Like McRae, the speed was never in doubt. And like McRae, Meeke made plenty of mistakes early in his career, sowing doubt that he could consistently deliver results. Now, with his performances for Peugeot UK in the IRC, those doubts have been banished.
“Getting a break this year came at an unexpected time, with the recession and everything,” he says. “We sat down with Peugeot UK at the beginning of the year and there were no expectations from anyone that we could fight for the championship in the first season. But I’ve gelled with the car, with Peugeot and with Kronos, and it’s worked perfectly.”
“In rallying nothing can compete with experience, more so than in circuit racing. I think the youngest World Champion was something like 26 – and I didn’t start until I was 21. I’m certainly handling situations better this year, understanding I have to score points for the championship. You have to serve your time.”
So the next step – the World Rally Championship? Actually, no. There are only two manufacturers in the WRC and he’s turned down an offer to run with a privateer. The IRC is a better place to be.
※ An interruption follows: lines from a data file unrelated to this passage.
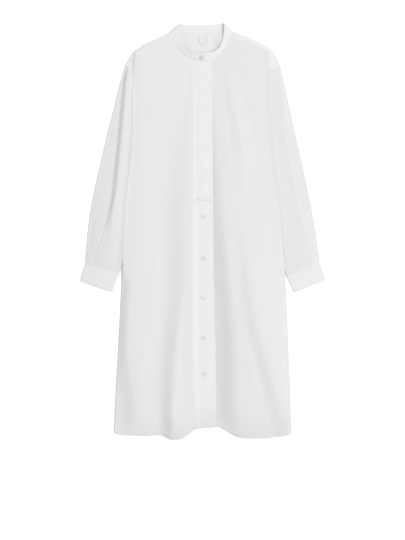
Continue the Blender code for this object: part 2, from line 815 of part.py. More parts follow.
def hole_cutter():
    """Four short round bars in a square, which cut the sewing holes."""
    shape = bmesh.new()
    for turn in range(4):
        angle = pi / 4 + turn * pi / 2
        place = Matrix.Translation(Vector((cos(angle), sin(angle), 0)) * HOLE_RING)
        bmesh.ops.create_cone(shape, cap_ends=True, segments=8, radius1=HOLE_RADIUS, radius2=HOLE_RADIUS,
                              depth=5 * BUTTON_HEIGHT, matrix=place)
    mesh = bpy.data.meshes.new("Sewing holes")
    shape.to_mesh(mesh)
    shape.free()
    cutter = bpy.data.objects.new("Sewing holes", mesh)
    bpy.context.scene.collection.objects.link(cutter)
    cutter.hide_render = True
    cutter.display_type = "WIRE"
    return cutter


def button(name, mesh, place, normal):
    """A button on the cloth, square to it, with its own holes."""
    thing = bpy.data.objects.new(name, mesh)
    bpy.context.scene.collection.objects.link(thing)
    thing.location = place
    thing.rotation_mode = "QUATERNION"
    thing.rotation_quaternion = UP.rotation_difference(normal)
    cutter = hole_cutter()
    cutter.parent = thing
    holes = thing.modifiers.new("Sewing holes", "BOOLEAN")
    holes.object = cutter
    holes.operation = "DIFFERENCE"
    holes.solver = "EXACT"
    return thing


def cloth_normal(x, y):
    step = BUTTON_WIDTH / 2
    slope_x = (front_height(x + step, y, True) - front_height(x - step, y, True)) / (2 * step)
    slope_y = (front_height(x, y + step, True) - front_height(x, y - step, True)) / (2 * step)
    return Vector((-slope_x, -slope_y, 1)).normalized()


def buttons(finish):
    disc = button_mesh()
    disc.materials.append(finish)
    for number, spot in enumerate(BUTTONS, 1):
        x, y = spot.x * MM, spot.y * MM
        on_top = front_height(x, y, True) + 1.5 * CLOTH + GAP
        normal = cloth_normal(x, y)
        place = Vector((x, y, on_top)) + normal * BUTTON_LIFT
        button(f"button_{number}", disc, place, normal)
    # The collar's button sits on the over end of the band, which leans towards the neck.
    lean = Vector(COLLAR_LEAN).normalized()
    place = Vector(COLLAR_BUTTON) * MM + lean * (FIRM / 2 + BUTTON_LIFT)
    button("button_collar", disc, place, lean)


def build():
    clear_scene()
    poplin = (0.82, 0.82, 0.81)
    names = ("back", "yoke", "front", "placket", "collar", "sleeve", "cuff", "loop")
    cloth = {name: material("White cotton, " + name, poplin, 0.85) for name in names}
    pearl = material("Button, pearl white", (0.72, 0.71, 0.69), 0.3)
    back_panel(cloth["back"])
    yoke(cloth["yoke"])
    front("front_under", False, cloth["front"])
    front("front_over", True, cloth["front"])
    plackets(cloth["placket"])
    collar(cloth["collar"])
    for side in ("left", "right"):
        sleeve(side, cloth["sleeve"])
        cuff(side, cloth["cuff"])
    loop(cloth["loop"])
    buttons(pearl)


build()
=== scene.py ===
# %% [markdown]
# # A white shirt dress, laid flat on its back
#
# A plain cotton shirt dress with a small band collar, a front placket that hides its buttons down
# to a stitched bar and shows them below it, long sleeves tucked under the sides of the body, and
# a skirt that widens to a slightly wavy hem. It lies on a white floor and is seen from above.
#
# Metres, +Z up, the collar towards +Y. "Left" and "right" are the viewer's.
# Every piece of cloth is a thin closed shell built from its own outline, in its own sizes. The
# cloth rests at the levels of the fixed frame: back panel and yoke on the floor, the sleeves
# beside them, then the under front, the over front, the placket and the buttons.

from collections import namedtuple
from math import cos, pi, sin, sqrt

import bpy
import numpy as np
from mathutils import Matrix, Vector

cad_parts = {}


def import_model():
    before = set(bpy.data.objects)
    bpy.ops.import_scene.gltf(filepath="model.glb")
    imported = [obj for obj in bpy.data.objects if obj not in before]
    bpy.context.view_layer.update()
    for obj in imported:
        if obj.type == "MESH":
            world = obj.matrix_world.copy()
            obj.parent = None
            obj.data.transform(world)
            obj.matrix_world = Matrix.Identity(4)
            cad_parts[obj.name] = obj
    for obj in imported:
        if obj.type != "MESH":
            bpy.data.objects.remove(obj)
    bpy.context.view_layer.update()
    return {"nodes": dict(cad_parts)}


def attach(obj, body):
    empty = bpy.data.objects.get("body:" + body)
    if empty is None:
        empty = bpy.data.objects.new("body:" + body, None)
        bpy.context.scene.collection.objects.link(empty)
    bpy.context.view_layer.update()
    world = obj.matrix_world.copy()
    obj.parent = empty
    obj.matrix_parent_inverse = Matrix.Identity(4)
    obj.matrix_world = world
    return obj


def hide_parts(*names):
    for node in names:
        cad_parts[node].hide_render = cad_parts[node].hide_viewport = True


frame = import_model()
print("frame:", len(frame["nodes"]), "nodes")

# %% [markdown]
# ## The sizes of the dress
#
# A pattern cutter thinks in lines: two side folds, a placket, a neckline, a hem. They are tables
# of a few points in millimetres, which is how such lines are drafted on paper, and everything
# between the points is read along a smooth curve. The side folds widen towards the hem, and the
# placket leans a little, because this dress was smoothed out by hand and not with a ruler.

# %% Outline, placket, top edges and hem
MM = 0.001


def rows(kind, *values):
    """A table with one entry of the kind for each tuple of values."""
    return tuple(kind(*value) for value in values)


Side = namedtuple("Side", "y left right")
SIDES = rows(
    Side,
    (467, -191, 180.5), (396, -194, 180.5), (305, -194, 184), (236, -196, 191), (167, -203, 198),
    (52, -214, 211.5), (-25, -218.5, 217), (-113, -220.5, 224), (-218, -225, 229.5),
    (-395, -234.5, 236.5), (-465, -238, 239), (-556, -243, 242.5),
)

Strip = namedtuple("Strip", "y stitched free")
PLACKET = rows(
    Strip,
    (467, -28.5, 25), (150, -26, 27), (-190, -25, 30), (-330, -24.5, 34), (-537, -18.5, 36.5),
)

Edge = namedtuple("Edge", "x y")
OVER_TOP = rows(
    Edge,
    (-191, 466), (-184.5, 479), (-162, 491), (-134, 504), (-105, 517), (-86, 526), (-80, 522),
    (-73, 512), (-61, 496), (-46, 482), (-28.5, 473), (-10.7, 469), (7.2, 467.5), (25, 467),
)
UNDER_TOP = OVER_TOP[-4:] + rows(
    Edge,
    (38, 479), (51, 490.5), (62, 505), (66.5, 518), (69, 529), (79, 530.5), (104, 522), (131, 511),
    (157, 500), (177.5, 491), (180.5, 482),
)
HEM = rows(
    Edge,
    (-245, -555.5), (-228, -559.5), (-190, -560.5), (-146, -560), (-118, -558), (-105, -561),
    (-95, -566), (-84, -570), (-69, -570.5), (-55, -567), (-41, -558), (-29, -547), (-18, -540.5),
    (0, -538), (36, -537), (44, -537.5), (60, -545), (82, -557), (106, -565.5), (129, -567.5),
    (175, -567.5), (198, -564), (220, -561), (243, -556),
)
print("hem to shoulder:", SIDES[0].y - SIDES[-1].y, "mm; skirt:", SIDES[-1].right - SIDES[-1].left, "mm")

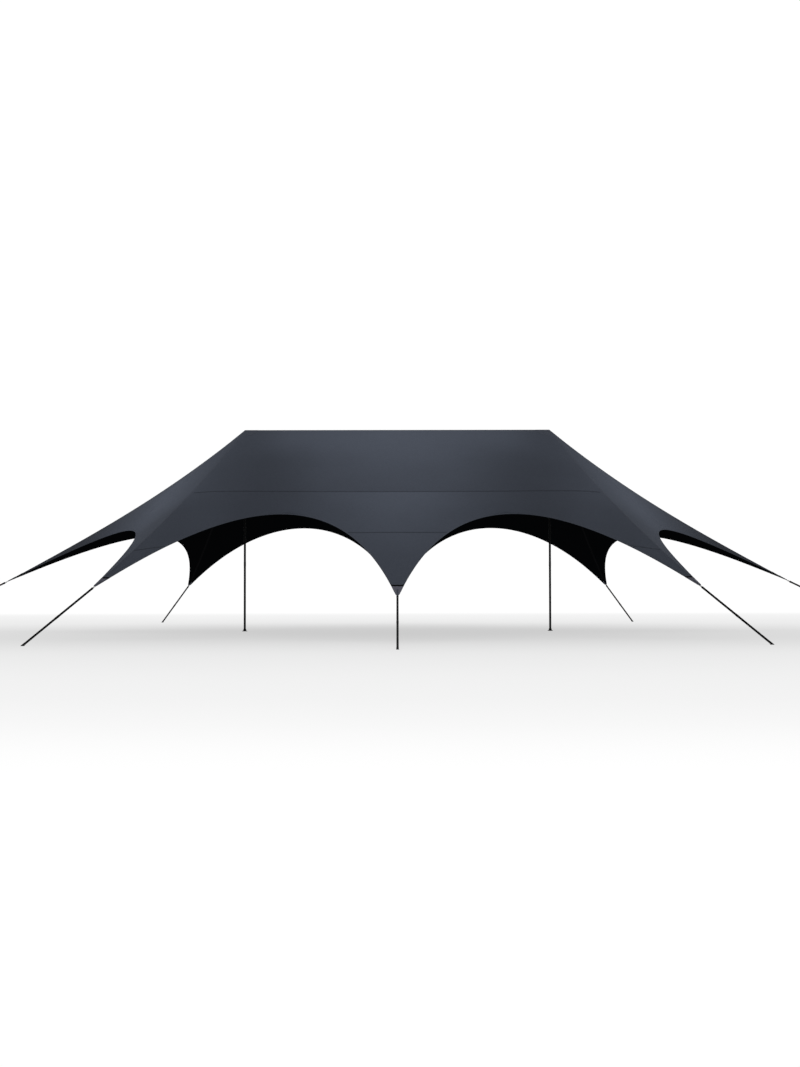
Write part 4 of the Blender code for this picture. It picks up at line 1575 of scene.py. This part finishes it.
class TENT_OT_stage(Operator):
    """Set up the pale floor, the soft light and the camera"""
    bl_idname = "tent.stage"
    bl_label = "Studio"

    def execute(self, context):
        stage = context.scene.tent_stage
        self.floor(stage)
        self.light(context, stage)
        self.camera(context, stage)
        context.scene.view_settings.view_transform = 'Standard'
        return {'FINISHED'}

    def floor(self, stage):
        """A wide floor that glows softly, less so in a pool of painted shadow under the tent."""
        bm = bmesh.new()
        bmesh.ops.create_grid(bm, x_segments=8, y_segments=8, size=stage.floor_half)
        mesh = mesh_of('floor', bm)
        made, tree, shader = start_material('Studio floor', Specular_IOR_Level=0.0, Roughness=0.9,
                                            Base_Color=tuple(stage.floor), Emission_Strength=stage.floor_glow)
        place = node(tree, 'ShaderNodeMapping', {
            'Vector': object_place(tree), 'Location': (0.0, -FLOOR_MIDDLE / FLOOR_REACH, 0.0),
            'Scale': (1 / FLOOR_STRETCH / FLOOR_REACH, 1 / FLOOR_REACH, 1.0)}).outputs[0]
        away = node(tree, 'ShaderNodeVectorMath', {0: place}, operation='LENGTH').outputs['Value']
        ramp = node(tree, 'ShaderNodeValToRGB', {0: away})
        ramp.color_ramp.interpolation = 'B_SPLINE'
        stops = ramp.color_ramp.elements
        while len(stops) < len(FLOOR_STOPS):
            stops.new(0.5)
        for stop, (distance, glow) in zip(stops, FLOOR_STOPS):
            stop.position = distance / FLOOR_REACH
            stop.color = (glow, glow, glow, 1.0)
        tree.links.new(ramp.outputs['Color'], shader.inputs['Emission Color'])
        mesh.materials.append(made)
        placed('floor', mesh)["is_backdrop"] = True

    def light(self, context, stage):
        """White behind, even light all round, and three softboxes."""
        world = bpy.data.worlds.new('Studio white')
        world.use_nodes = True
        tree = world.node_tree
        tree.nodes.clear()
        seen = node(tree, 'ShaderNodeLightPath').outputs['Is Camera Ray']
        strength = maths(tree, 'MULTIPLY_ADD', seen, WHITE_BEHIND - stage.sky, stage.sky)
        back = node(tree, 'ShaderNodeBackground', {'Color': (1.0, 1.0, 1.0, 1.0), 'Strength': strength})
        node(tree, 'ShaderNodeOutputWorld', {'Surface': back.outputs[0]})
        context.scene.world = world
        self.softbox('overhead', *OVERHEAD_BOX, stage.key_power)
        (x, y, z), (aim_x, aim_y, aim_z), size = SIDE_BOX
        for hand, sign in HANDS.items():
            self.softbox('side_' + hand, (x * sign, y, z), (aim_x * sign, aim_y, aim_z), size,
                         stage.side_power)

    def softbox(self, name, place, aim, size, power):
        """A rectangular lamp that isn't seen itself."""
        lamp = bpy.data.lights.new(name, 'AREA')
        lamp.shape = 'RECTANGLE'
        lamp.size, lamp.size_y = size
        lamp.energy = power
        holder = placed(name, lamp)
        holder.location = place
        holder.rotation_euler = (Vector(aim) - Vector(place)).to_track_quat('-Z', 'Y').to_euler()
        holder.visible_camera = holder.visible_glossy = False

    def camera(self, context, stage):
        """The viewpoint and the way the photograph looks, found from the poles and tips in it."""
        yaw, pitch, roll = (math.radians(a) for a in CAMERA_TURN)
        ahead = Vector((math.sin(yaw) * math.cos(pitch), math.cos(yaw) * math.cos(pitch), math.sin(pitch)))
        right = Vector((math.cos(yaw), -math.sin(yaw), 0.0))
        up = right.cross(ahead)
        turned_right = right * math.cos(roll) + up * math.sin(roll)
        right, up = turned_right, up * math.cos(roll) - right * math.sin(roll)
        lens = bpy.data.cameras.new('camera')
        lens.lens = stage.lens
        lens.sensor_width = 36.0
        lens.sensor_fit = 'AUTO'
        lens.clip_end = 1000.0
        camera = placed('camera', lens)
        turn = Matrix((right, up, -ahead)).transposed().to_4x4()
        camera.matrix_world = Matrix.Translation(CAMERA_AT) @ turn
        context.scene.camera = camera


STEPS = (TENT_OT_canopy, TENT_OT_hems, TENT_OT_seams, TENT_OT_belts, TENT_OT_patches, TENT_OT_peaks,
         TENT_OT_rings, TENT_OT_centre_poles, TENT_OT_side_poles, TENT_OT_declare, TENT_OT_stage)
SETTINGS = {'tent_cloth': TentCloth, 'tent_trim': TentTrim, 'tent_metal': TentMetal,
            'tent_stage': TentStage}


class TENT_PT_pieces(Panel):
    """The tent's settings and the steps that make it"""
    bl_label = "Canopy tent"
    bl_idname = "TENT_PT_pieces"
    bl_space_type = 'VIEW_3D'
    bl_region_type = 'UI'
    bl_category = "Tent"

    def draw(self, context):
        for key, group in SETTINGS.items():
            box = self.layout.box()
            for name in group.__annotations__:
                box.prop(getattr(context.scene, key), name)
        for step in STEPS:
            self.layout.operator(step.bl_idname)


def register():
    for group in SETTINGS.values():
        bpy.utils.register_class(group)
    for step in STEPS + (TENT_PT_pieces,):
        bpy.utils.register_class(step)
    for key, group in SETTINGS.items():
        setattr(bpy.types.Scene, key, PointerProperty(type=group))


def unregister():
    for key in SETTINGS:
        delattr(bpy.types.Scene, key)
    for step in (TENT_PT_pieces,) + STEPS:
        bpy.utils.unregister_class(step)
    for group in SETTINGS.values():
        bpy.utils.unregister_class(group)


def main():
    register()
    for step in STEPS:
        getattr(bpy.ops.tent, step.bl_idname.split('.')[1])()
    boxes = {'cad': CAD_BOX, 'visual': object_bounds()}
    {key: [list(corner) for corner in box] for key, box in boxes.items()}


if __name__ == "__main__":
    main()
“I am very happy where I am,” he says. “I’m involved in a factory team and that makes a world of difference. You don’t have the negative pressure that comes with life as a privateer and I won’t consider the WRC unless it is a factory drive. Anyway, the IRC is better promoted, there is more TV and more exposure. It’s the perfect place to be.”
But surely the WRC will retain its position at the pinnacle of the sport? “Until the WRC regs are decided for 2011 we don’t know what will happen,” he says. “I think it is a fundamental error for the WRC to go against the Super 2000 regs, because there are plenty of cars already out there. But they are worried about using the same formula as the IRC. S2000 is a relatively straightforward formula. In comparison, it is impossible for a manufacturer to go into the WRC against Citroën and Ford because of their knowledge.”
At the age of 30, Meeke is his own man. Comparisons to his old mentor are meaningless. He’s writing his own legacy now.